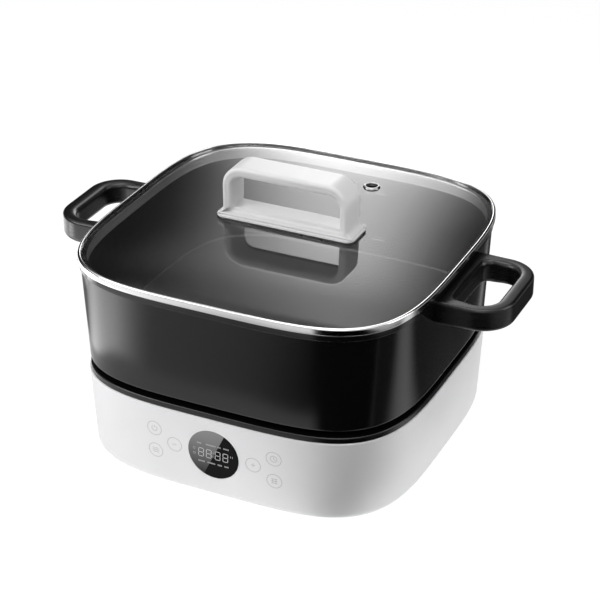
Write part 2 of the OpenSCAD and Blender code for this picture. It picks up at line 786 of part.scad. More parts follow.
module grip_profile(grow) {
  top = crown_top + grip_height + grow;
  low = gasket_top + 2;
  x = grip_length / 2 + grow;
  r = grip_corner;
  difference() {
    union() {
      translate([-x, low]) square([2 * x, top - r - low]);
      translate([-x + r, low]) square([2 * (x - r), top - low]);
      for (s = [-1, 1]) translate([s * (x - r), top - r]) circle(r);
    }
    translate([0, (gasket_top + grip_sill + top - grip_bar) / 2])
      round_rect(grip_length - 2 * grip_leg - 2 * grow,
        top - grip_bar - gasket_top - grip_sill - 2 * grow, grip_corner / 2);
  }
}

module lid_handle() color(white_plastic) difference() {
  union() {
    translate([0, 0, gasket_top]) linear_extrude(2.4)
      round_rect(grip_foot_length, grip_foot_depth, flange_corner);
    translate([0, 0, gasket_top]) linear_extrude(4)
      round_rect(grip_foot_length - 2 * flange_step,
        grip_foot_depth - 2 * flange_step, flange_corner - 1);
    translate([0, grip_depth / 2 - 1.2, 0]) rotate([90, 0, 0])
      linear_extrude(grip_depth - 2.4) grip_profile(0);
    translate([0, grip_depth / 2, 0]) rotate([90, 0, 0])
      linear_extrude(grip_depth) grip_profile(-1);
  }
  for (x = [-1, 1]) translate([x * screw_x, 0, 0])
    rod(2 + thread_gap, gasket_top - 1, gasket_top + lid_screw_reach + 0.5);
}

module handle_gasket() color(rubber_grey) difference() {
  translate([0, 0, crown_top]) linear_extrude(gasket_top - crown_top)
    round_rect(grip_foot_length - 1, grip_foot_depth - 1, flange_corner - 0.5);
  for (x = [-1, 1]) translate([x * screw_x, 0, 0])
    rod(3, crown_top - 1, gasket_top + 1);
}

module handle_backing() color(bare_metal) difference() {
  translate([0, 0, backing_low]) linear_extrude(crown_low - backing_low)
    round_rect(grip_foot_length - 3, grip_foot_depth - 6, flange_corner);
  for (x = [-1, 1]) translate([x * screw_x, 0, 0])
    rod(2 + thread_gap, backing_low - 1, crown_low + 1);
}

module lid_handle_screws() color(bare_metal)
  for (x = [-1, 1]) translate([x * screw_x, 0, 0])
    screw_up(backing_low, 3.8, 2, 2, gasket_top + lid_screw_reach - backing_low);

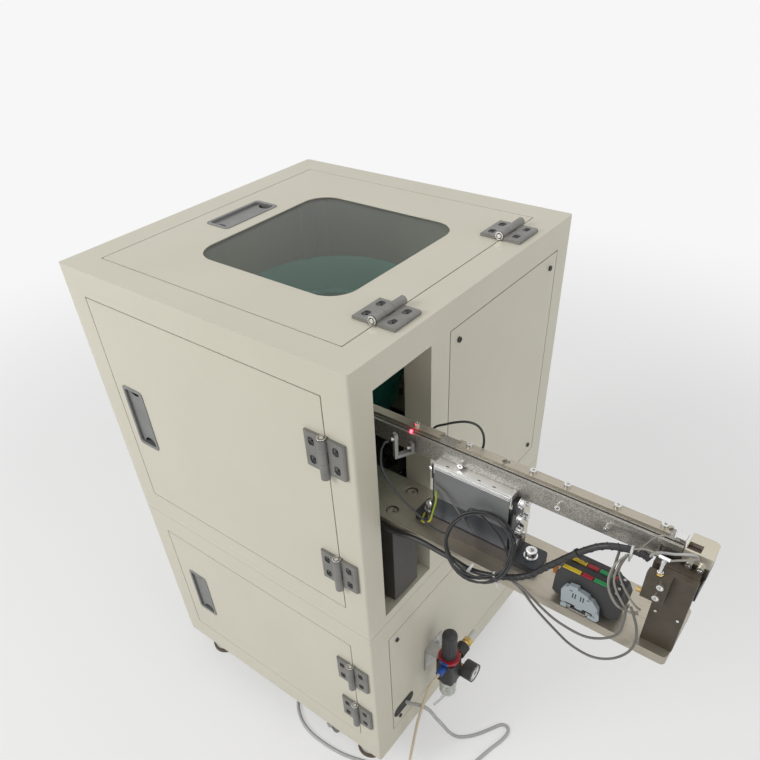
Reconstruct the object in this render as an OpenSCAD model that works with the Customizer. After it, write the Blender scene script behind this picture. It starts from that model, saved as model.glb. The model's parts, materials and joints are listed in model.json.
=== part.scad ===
■ ■ ■ ■ ■ ■ ■
__Your goal__
With both ends included, please retype exactly the lines from the line containing "Reconstruct the object" to the final line of the data.

__Answer in full__
Reconstruct the object in this render as an OpenSCAD model that works with the Customizer. After it, write the Blender scene script behind this picture. It starts from that model, saved as model.glb. The model's parts, materials and joints are listed in model.json.
=== part.scad ===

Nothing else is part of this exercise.